Sekretaris Daerah DIY Kadarmanta Baskara Aji mengatakan, penerapan kebijakan normal baru di DIY paling cepat diterapkan pada Juli 2020. Saat ini, pihaknya tengah menyiapkan protokol kesehatan pada masa normal baru.
Baca juga : Prosedur Penerapan Normal Baru Dikebut Pemerintah DIY
Protokol itu, misalnya, berupa kewajiban menggunakan masker, menjaga jarak dengan orang lain, dan mencuci tangan sesering mungkin.

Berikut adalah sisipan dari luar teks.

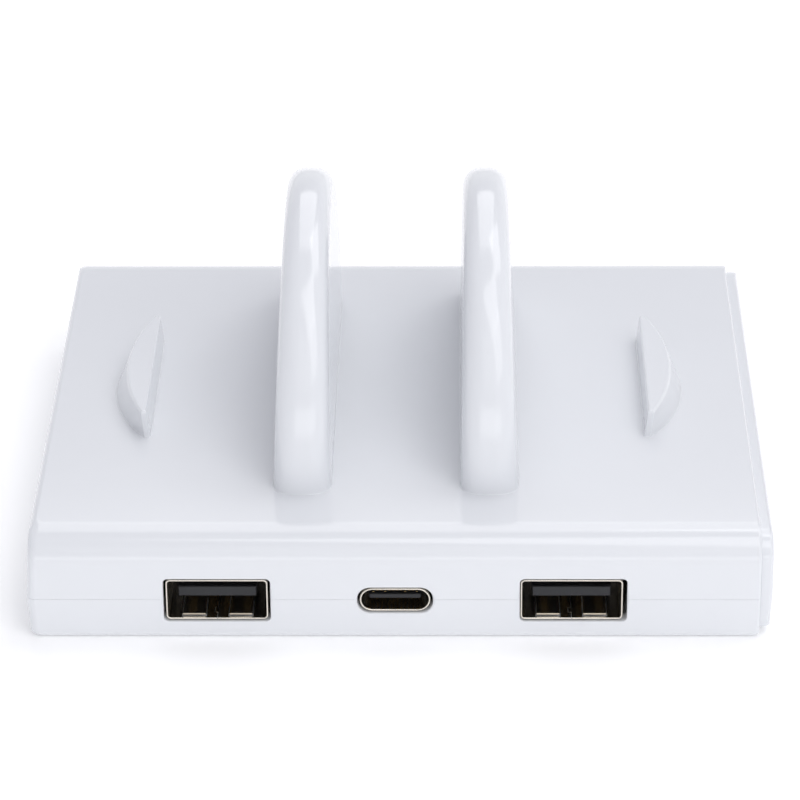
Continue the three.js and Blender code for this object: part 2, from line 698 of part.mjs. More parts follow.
function transformerBobbin() {
  const { x, y, middleZ, bobbinReach: reach, flange } = transformer;
  const bore = [4.15, 1.9];
  const barrel = tubeAlongY([x, middleZ], [4.9, 2.5], bore, y - reach, y + reach);
  const endPlate = (y0, y1) => tubeAlongY([x, middleZ], [6.9, 3.8], bore, y0, y1);
  return joined(barrel, endPlate(y - reach, y - reach + flange), endPlate(y + reach - flange, y + reach));
}

function transformerWinding() {
  const { x, y, middleZ, bobbinReach, flange } = transformer;
  const reach = bobbinReach - flange - fitGap;
  return tubeAlongY([x, middleZ], [6.8, 3.7], [5.2, 2.8], y - reach, y + reach);
}

// An electrolytic capacitor lying along X: a can with a crimped neck near its sealed end.
function lyingCapacitor(x0, length, y, radius) {
  const groove = radius * 0.9;
  const profile = pointsOf([
    [0, 0], [radius - 0.3, 0], [radius, 0.3], [radius, 1.4], [groove, 1.8], [groove, 2.1], [radius, 2.5],
    [radius, length - 0.4], [radius - 0.4, length], [0, length],
  ]);
  const geometry = new THREE.LatheGeometry(profile, roundSides);
  return geometry.rotateZ(-Math.PI / 2).translate(x0, y, seatHeight + radius - 0.1);
}

function standingCapacitor(x, y, radius, height) {
  const profile = pointsOf([
    [0, 0], [radius - 0.3, 0], [radius, 0.3], [radius, 1.1], [radius * 0.9, 1.4], [radius, 1.7],
    [radius, height - 0.4], [radius - 0.4, height], [0, height],
  ]);
  return new THREE.LatheGeometry(profile, roundSides).rotateX(Math.PI / 2).translate(x, y, seatHeight);
}

// A moulded chip with legs along its two long sides. Each pair of legs is one strip under the body.
const chipLeg = { halfWidth: 0.22, thickness: 0.2, reach: 1.1, sunk: 0.05 };

function chip([x, y], [length, width, height], legsPerSide) {
  const bodyBottom = seatHeight + chipLeg.thickness - chipLeg.sunk;
  const body = box(
    [x - length / 2, y - width / 2, bodyBottom],
    [x + length / 2, y + width / 2, seatHeight + height],
  );
  const pitch = length / legsPerSide;
  const reach = width / 2 + chipLeg.reach;
  const legs = Array.from({ length: legsPerSide }, (_, index) => {
    const legX = x - length / 2 + (index + 0.5) * pitch;
    return box(
      [legX - chipLeg.halfWidth, y - reach, seatHeight],
      [legX + chipLeg.halfWidth, y + reach, seatHeight + chipLeg.thickness],
    );
  });
  return joined(body, ...legs);
}

const choke = { x: 11, y: 27, halfX: 6.5, halfY: 5.2, leg: 2.2, halfZ: 1.4, middleZ: 8.2 };
function chokeCore() {
  const { x, y, halfX, halfY, leg, halfZ, middleZ } = choke;
  return cut(
    box([x - halfX, y - halfY, middleZ - halfZ], [x + halfX, y + halfY, middleZ + halfZ]),
    box([x - halfX + leg, y - halfY + leg, 0], [x + halfX - leg, y + halfY - leg, 20]),
  );
}
function chokeWinding(side) {
  const { x, y, halfX, leg, middleZ } = choke;
  const middle = x + side * (halfX - leg / 2);
  return tubeAlongY([middle, middleZ], [leg / 2 + 1.3, 2.7], [leg / 2 + fitGap, 1.7], y - 2.4, y + 2.4);
}

// A fuse along X: a thin barrel with a wider cap on each end.
function mainsFuse(x0, y) {
  const length = 10;
  const fuseCap = { radius: 1.9, length: 2.2, round: 0.2 };
  const barrelRadius = 1.6;
  const half = [
    [0, 0],
    [fuseCap.radius - fuseCap.round, 0],
    [fuseCap.radius, fuseCap.round],
    [fuseCap.radius, fuseCap.length],
    [barrelRadius, fuseCap.length + fuseCap.round],
  ];
  const otherHalf = half.map(([radius, along]) => [radius, length - along]).reverse();
  const geometry = new THREE.LatheGeometry(pointsOf([...half, ...otherHalf]), roundSides);
  return geometry.rotateZ(-Math.PI / 2).translate(x0, y, seatHeight + fuseCap.radius + 0.2);
}

function roundedBlock([x, y], [halfX, halfY, height], radius) {
  const geometry = extrudedUp(roundedRectangle(halfX, halfY, radius), seatHeight, seatHeight + height, 4);
  return geometry.translate(x, y, 0);
}

// A folded sheet over the output rectifier: a roof, one foot on the board and one upright fin.
function heatSpreader([x0, x1], [y0, y1]) {
  const sheet = 1;
  const roofBottom = seatHeight + 2.6;
  const finTop = seatHeight + 6.8;
  return joined(
    box([x0, y0, roofBottom], [x1, y1, roofBottom + sheet]),
    box([x0, y0, seatHeight], [x0 + sheet, y1, roofBottom + sheet]),
    box([x0, y0, roofBottom], [x1, y0 + sheet, finTop]),
  );
}

function housingScrew([x, y]) {
  const { headRadius, headBottom, headTop, shankRadius, tip } = screw;
  const { crossHalf, crossHalfWidth, crossDepth } = screw;
  const profile = pointsOf([
    [0, headBottom], [headRadius - 0.4, headBottom], [headRadius, headBottom + 0.4], [headRadius, headTop],
    [shankRadius, headTop], [shankRadius, tip - 1.2], [0.2, tip], [0, tip],
  ]);
  const turned = solidOf(new THREE.LatheGeometry(profile, roundSides).rotateX(Math.PI / 2));
  const slotTop = headBottom + crossDepth;
  const slot = (halfX, halfY) => box([-halfX, -halfY, headBottom - 1], [halfX, halfY, slotTop]);
  const cross = joined(slot(crossHalf, crossHalfWidth), slot(crossHalfWidth, crossHalf));
  return cut(turned, cross).translate([x, y, 0]);
}

// ---------------------------------------------------------------- the assembly

const charger = new THREE.Group();

function add(name, shape, look) {
  const geometry = shape instanceof THREE.BufferGeometry ? shape : geometryOf(shape);
  const mesh = new THREE.Mesh(geometry, look);
  mesh.name = name;
  charger.add(mesh);
}

add('top_housing', topHousing(), finish.whiteGloss());
add('bottom_housing', bottomHousing(), finish.whiteGloss());
add('plug_end_cap', plugEndCap(), finish.whiteGloss());

add('plug_carrier', plugCarrier(), finish.whiteGloss());
add('plug_blade_front', plugBlade(-1), finish.brass());
add('plug_blade_rear', plugBlade(1), finish.brass());
add('plug_contact_front', plugContact(-1), finish.spring());
add('plug_contact_rear', plugContact(1), finish.spring());
add('plug_detent_spring', detentSpring(), finish.steel());

for (const [side, x] of [['left', -portSpacing], ['right', portSpacing]]) {
  add(`usb_a_${side}_shell`, usbAShell(x), finish.nickel());
  add(`usb_a_${side}_insulator`, usbAInsulator(x), finish.blackPlastic());
  contactOffsets.forEach((offset, index) => {
    add(`usb_a_${side}_contact_${index + 1}`, usbAContact(x + offset), finish.gold());
  });
}
add('usb_c_shell', usbCShell(), finish.nickel());
add('usb_c_insulator', usbCInsulator(), finish.blackPlastic());

add('circuit_board', sheetAroundParts(board.bottom, boardTop, 0), finish.boardGreen());
add('insulating_sheet', sheetAroundParts(film.bottom, film.top, film.clearance), finish.film());
add('transformer_core_front', coreHalf(-1), finish.ferrite());
add('transformer_core_rear', coreHalf(1), finish.ferrite());
add('transformer_bobbin', transformerBobbin(), finish.blackPlastic());
add('transformer_winding', transformerWinding(), finish.tape());
add('input_capacitor_front', lyingCapacitor(-41, 20, 10, 4), finish.capSleeve());
add('input_capacitor_rear', lyingCapacitor(-41, 20, 20, 4), finish.capSleeve());
for (const [side, x] of [['left', -8], ['right', 0]]) {
  add(`output_capacitor_${side}`, standingCapacitor(x, -15.5, 3.15, 7.4), finish.aluminium());
}
add('suppression_capacitor', roundedBlock([24, 34], [6.4, 2.7, 7.2], 0.4), finish.boxYellow());
add('safety_capacitor', roundedBlock([9, 4], [3.6, 1.9, 6.4], 1.8), finish.discBlue());
add('choke_core', chokeCore(), finish.ferrite());
add('choke_winding_left', chokeWinding(-1), finish.copper());
add('choke_winding_right', chokeWinding(1), finish.copper());
add('mains_fuse', mainsFuse(24.5, 22.5), finish.film());
add('bridge_rectifier', chip([-2, 31], [5.0, 4.2, 2.4], 2), finish.blackPlastic());
add('power_switch_chip', chip([-15, 27], [5.0, 4.0, 1.7], 4), finish.blackPlastic());
add('optocoupler', chip([10, -4.5], [4.6, 5.6, 2.3], 2), finish.blackPlastic());
add('output_rectifier_chip', chip([-26, -15.5], [5.0, 4.0, 1.7], 4), finish.blackPlastic());
add('port_control_chip', chip([0, -25], [5.0, 4.0, 1.6], 4), finish.blackPlastic());
add('output_inductor', roundedBlock([11, -17], [3.6, 3.6, 4.4], 1.0), finish.ferrite());
add('heat_spreader', heatSpreader([-36, -17], [-22, -9]), finish.aluminium());

// Each wire runs from a plug contact to the board. The neutral one passes over the blade well.
const wireRadius = 0.6;
const livePath = [[35.5, 11, 7.5], [33.5, 12.5, 8.0], [31.5, 15.5, 7.0], [31, 17.5, 5.2]];
const neutralPath = [
  [35.5, -11, 7.5], [34, -9.5, 10.2], [31, -2, 10.6], [28, 8, 10.4], [26.5, 14, 8.5], [26, 17.5, 5.2],
];
add('live_wire', wire(livePath, wireRadius), finish.wireBlack());
add('neutral_wire', wire(neutralPath, wireRadius), finish.wireWhite());
bosses.forEach((place, index) => add(`housing_screw_${index + 1}`, housingScrew(place), finish.steel()));

export default charger;
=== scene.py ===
"""A white USB charger: a low slab with a cradle of two half-discs, three ports and a folding plug.

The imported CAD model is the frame. The housing, the plug and the receptacles are rebuilt here
as finer meshes in the same places, and the parts inside keep their CAD meshes.
Shapes are worked out in millimetres and turned into metres when a mesh is made.
"""

import json
import math

import bmesh
import bpy
from mathutils import Matrix, Vector


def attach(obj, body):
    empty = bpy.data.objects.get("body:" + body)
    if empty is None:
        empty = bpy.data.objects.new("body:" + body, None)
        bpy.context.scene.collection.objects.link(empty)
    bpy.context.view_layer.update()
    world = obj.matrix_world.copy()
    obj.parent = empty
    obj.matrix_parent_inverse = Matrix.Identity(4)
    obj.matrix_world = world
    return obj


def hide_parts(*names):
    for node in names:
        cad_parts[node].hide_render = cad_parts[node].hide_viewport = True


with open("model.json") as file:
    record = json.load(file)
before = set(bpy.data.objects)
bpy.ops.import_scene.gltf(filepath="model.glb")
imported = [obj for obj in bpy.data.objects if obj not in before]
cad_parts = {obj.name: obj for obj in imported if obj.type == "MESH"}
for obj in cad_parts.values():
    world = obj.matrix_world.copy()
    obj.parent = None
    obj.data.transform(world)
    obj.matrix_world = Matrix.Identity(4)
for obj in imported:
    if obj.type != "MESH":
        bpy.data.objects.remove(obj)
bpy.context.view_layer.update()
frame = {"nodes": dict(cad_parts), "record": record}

MM = 0.001

# ---------------------------------------------------------------- sizes, in millimetres

SLAB = {"width": 93.2, "depth": 82.6, "height": 14.4}
PARTING = 5.8
SEAM_GAP = 0.02
SEAM_EDGE = 0.04
WALL = 1.8
DRAFT = math.tan(math.radians(2.9))
SHELL_END = 46.1
END_EDGE = 0.45
FRONT_ROUND = (4.5, 3.9)
BACK_ROUND = (5.0, 3.0)
SIDE_ROUND = (0.9, 0.9)
FOOT_ROUND = 1.0
CORNER_ROUND = 1.2

FIN = {"radius": 29.6, "inner": 8.3, "outer": 15.75, "inner_lean": 0.4, "outer_lean": 1.2}
FIN_RIM = 2.9
FIN_CURVE = 2.5
FIN_CORE = {"wall": 2.2, "width": 2.6}
NUB = {"inner": 32.4, "half": 14.0, "bulge": 4.7, "blunt": 0.8, "height": 3.9, "lean": 0.4}
NUB_TOP_BULGE = 0.57
NUB_EDGE = {"across": 0.24, "down": 0.5}
FIN_FLARE = 0.16
NUB_FLARE = 0.12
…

Protokol itu bakal diterapkan di berbagai lokasi, seperti tempat kerja, sekolah, pasar tradisional, pusat perbelanjaan, dan obyek wisata.
”Kita, kan, belum tahu penularan Covid-19 ini sampai kapan, sementara masyarakat juga butuh melakukan aktivitas harian. Oleh karena itu, kami perlu menyusun protokol bagaimana aktivitas masyarakat bisa berjalan, tetapi tetap waspada terhadap penularan Covid-19,” ujar Kadarmanta beralasan.
Kebijakan normal baru harus diterapkan saat kasus Covid-19 benar-benar terkendali. Jika tidak, justru berpotensi meningkatkan potensi penularan.
Namun, pakar epidemiologi Universitas Gadjah Mada, Riris Andono Ahmad, mengingatkan, merujuk rekomendasi Organisasi Kesehatan Dunia (WHO), ada enam syarat penerapan kebijakan normal baru.
Syarat itu antara lain memastikan penularan penyakit Covid-19 sudah terkendali. Selain itu, sistem kesehatan harus bisa mendeteksi, menguji, mengisolasi, serta menangani tiap kasus dan melacak tiap kontak.
Syarat lain, harus ada jaminan langkah pencegahan penularan Covid-19 di lingkungan kerja, seperti menjaga jarak, cuci tangan, dan etika saat batuk; mencegah kasus impor Covid-19; serta memastikan warga memiliki kesadaran dan berpartisipasi dalam transisi ini.
Riris menyatakan, kebijakan normal baru seyogianya diterapkan saat kasus Covid-19 benar-benar terkendali. Jika tidak, hal itu justru berpotensi meningkatkan potensi penularan. ”Ketika transmisi masih sangat tinggi dan kita belum berhasil menurunkannya, new normal itu akan meningkatkan transmisi lagi,” ujar Riris yang juga anggota Gugus Tugas Penanganan Covid-19 DIY.
Untuk memastikan enam syarat WHO itu terpenuhi, Pemda DIY mesti membuat kajian mendalam berbasis data akurat. Tanpa kepastian pemenuhan syarat, penerapan normal baru justru berisiko. Terlebih, DIY merupakan salah satu tujuan wisata dan pusat pendidikan.